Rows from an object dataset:
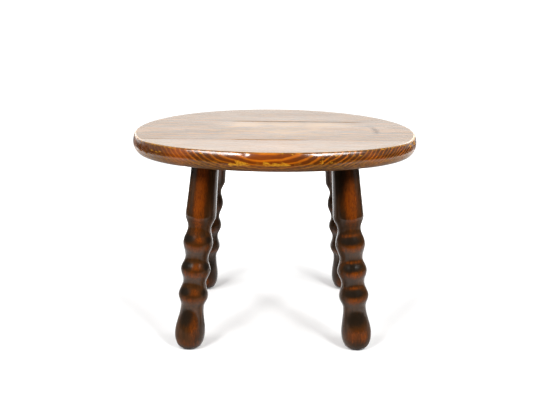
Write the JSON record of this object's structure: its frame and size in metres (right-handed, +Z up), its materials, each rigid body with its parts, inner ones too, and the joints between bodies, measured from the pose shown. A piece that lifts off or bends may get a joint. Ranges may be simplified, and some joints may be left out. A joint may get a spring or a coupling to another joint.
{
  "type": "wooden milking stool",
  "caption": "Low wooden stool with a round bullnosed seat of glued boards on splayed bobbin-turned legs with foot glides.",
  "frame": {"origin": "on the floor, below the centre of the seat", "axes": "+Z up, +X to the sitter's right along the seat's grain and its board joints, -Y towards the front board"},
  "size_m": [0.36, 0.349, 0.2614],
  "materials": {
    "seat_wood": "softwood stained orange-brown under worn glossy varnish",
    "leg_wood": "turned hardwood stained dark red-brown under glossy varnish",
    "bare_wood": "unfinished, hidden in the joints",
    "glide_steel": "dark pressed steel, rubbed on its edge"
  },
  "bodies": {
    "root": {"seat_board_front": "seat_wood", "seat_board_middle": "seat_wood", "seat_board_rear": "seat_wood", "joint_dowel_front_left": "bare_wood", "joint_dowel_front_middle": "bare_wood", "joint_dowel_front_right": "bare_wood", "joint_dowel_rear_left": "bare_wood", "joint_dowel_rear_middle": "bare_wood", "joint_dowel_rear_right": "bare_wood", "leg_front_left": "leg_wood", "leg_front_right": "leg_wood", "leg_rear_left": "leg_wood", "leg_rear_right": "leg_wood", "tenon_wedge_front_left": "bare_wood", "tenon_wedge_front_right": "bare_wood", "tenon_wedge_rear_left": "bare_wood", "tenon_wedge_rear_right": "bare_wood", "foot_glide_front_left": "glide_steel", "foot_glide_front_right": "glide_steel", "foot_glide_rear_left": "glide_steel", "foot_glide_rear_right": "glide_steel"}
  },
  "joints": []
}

--

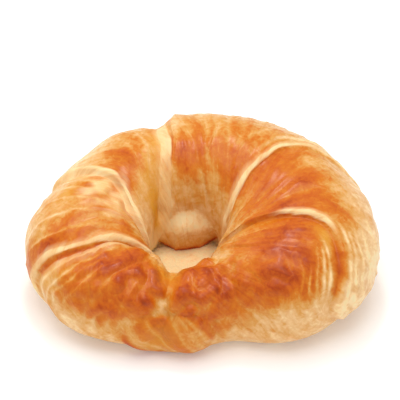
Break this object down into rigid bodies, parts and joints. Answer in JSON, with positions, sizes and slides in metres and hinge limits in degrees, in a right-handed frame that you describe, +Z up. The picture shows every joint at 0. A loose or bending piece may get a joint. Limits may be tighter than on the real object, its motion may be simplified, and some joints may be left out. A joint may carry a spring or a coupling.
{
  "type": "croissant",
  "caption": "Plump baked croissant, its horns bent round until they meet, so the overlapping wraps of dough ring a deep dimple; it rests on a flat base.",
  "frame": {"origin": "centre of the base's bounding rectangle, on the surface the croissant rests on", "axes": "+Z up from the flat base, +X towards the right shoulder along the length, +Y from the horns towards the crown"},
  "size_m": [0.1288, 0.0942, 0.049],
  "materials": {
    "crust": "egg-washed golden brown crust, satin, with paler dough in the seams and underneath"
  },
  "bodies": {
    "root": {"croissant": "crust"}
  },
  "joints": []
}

*AIM*
Pull out all lines from the entries above in which the word "bodies" appears.

*SOLUTION FOR THIS TASK*
Write the JSON record of this object's structure: its frame and size in metres (right-handed, +Z up), its materials, each rigid body with its parts, inner ones too, and the joints between bodies, measured from the pose shown. A piece that lifts off or bends may get a joint. Ranges may be simplified, and some joints may be left out. A joint may get a spring or a coupling to another joint.
  "bodies": {
Break this object down into rigid bodies, parts and joints. Answer in JSON, with positions, sizes and slides in metres and hinge limits in degrees, in a right-handed frame that you describe, +Z up. The picture shows every joint at 0. A loose or bending piece may get a joint. Limits may be tighter than on the real object, its motion may be simplified, and some joints may be left out. A joint may carry a spring or a coupling.
  "bodies": {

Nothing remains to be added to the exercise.